Todavía tenemos presentes los análisis a escala local que formuló un
equipo encabezado por Miguel Sarre. Todo ello va quedando en el olvido,
porque hay una gran resistencia al cambio, derivada del interés de los
grupos de poder, que se retroalimentan, reproducen en un pequeño número
y se protegen a toda costa. Para ello, controlan la política y la
economía y mantienen a esa clase parasitaria que impide que nuestro
país dé el salto hacia una nueva legalidad que haga realidad los
principios de igualdad contenidos en nuestras declaraciones
fundacionales y en los convenios que hemos compartido formalmente como
miembros de la comunidad internacional.
La opacidad es un elemento colateral. La constante resistencia de
las dependencias públicas a brindar información demuestra que hay una
red de complicidades en la que los implicados se protegen
recíprocamente. Un ejemplo a destacar es el proceso de formulación de
la nueva Ley General de Transparencia y Acceso a la Información Pública
en el ámbito gremial, renglón que pertenece a ese submundo de las
relaciones laborales, el cual, sin embargo, es fundamental, porque
podría convertirse en un factor de equidad, de justicia y de propuesta
en políticas públicas, como sucede en otros países.

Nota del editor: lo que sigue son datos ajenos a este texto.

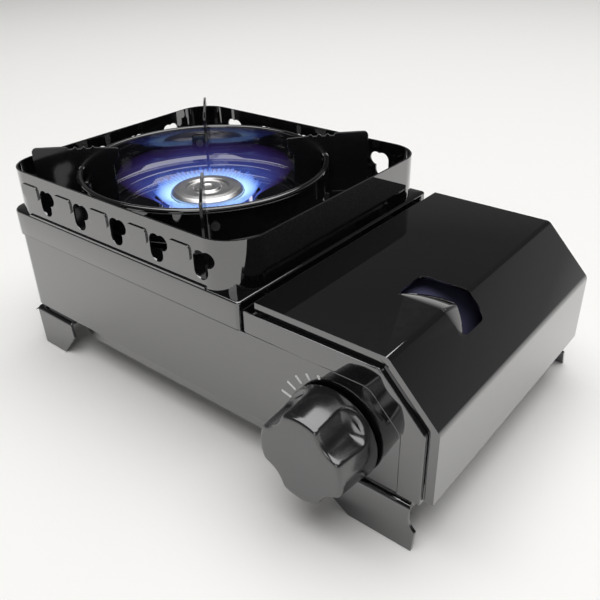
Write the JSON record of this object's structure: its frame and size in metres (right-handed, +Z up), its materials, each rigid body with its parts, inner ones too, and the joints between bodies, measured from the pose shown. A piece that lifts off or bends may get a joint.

A pesar de los avances que en materia constitucional se han dado
durante los últimos 40 años, tendientes a garantizar el acceso público
de cualquier persona para conocer y obtener incluso copia de documentos
íntegros, como son los contratos colectivos, los estatutos y aquellos
que forman parte del expediente de registro sindical, hoy una visión
corporativa pretende limitar esta transparencia según se muestra en las
dos versiones de ley que el IFAI ha propuesto a la Cámara de Senadores.
Por lo que se ve, el esfuerzo colectivo para lograr que nuestro país
sea cobijo de una comunidad más justa tiene distintos frentes. El reto
es empujar hacia un cambio verdadero. La primera prioridad, sin duda,
es que aparezcan con vida los jóvenes normalistas de Ayotzinapa. Su
desaparición ha cimbrado al país y a buena parte del mundo.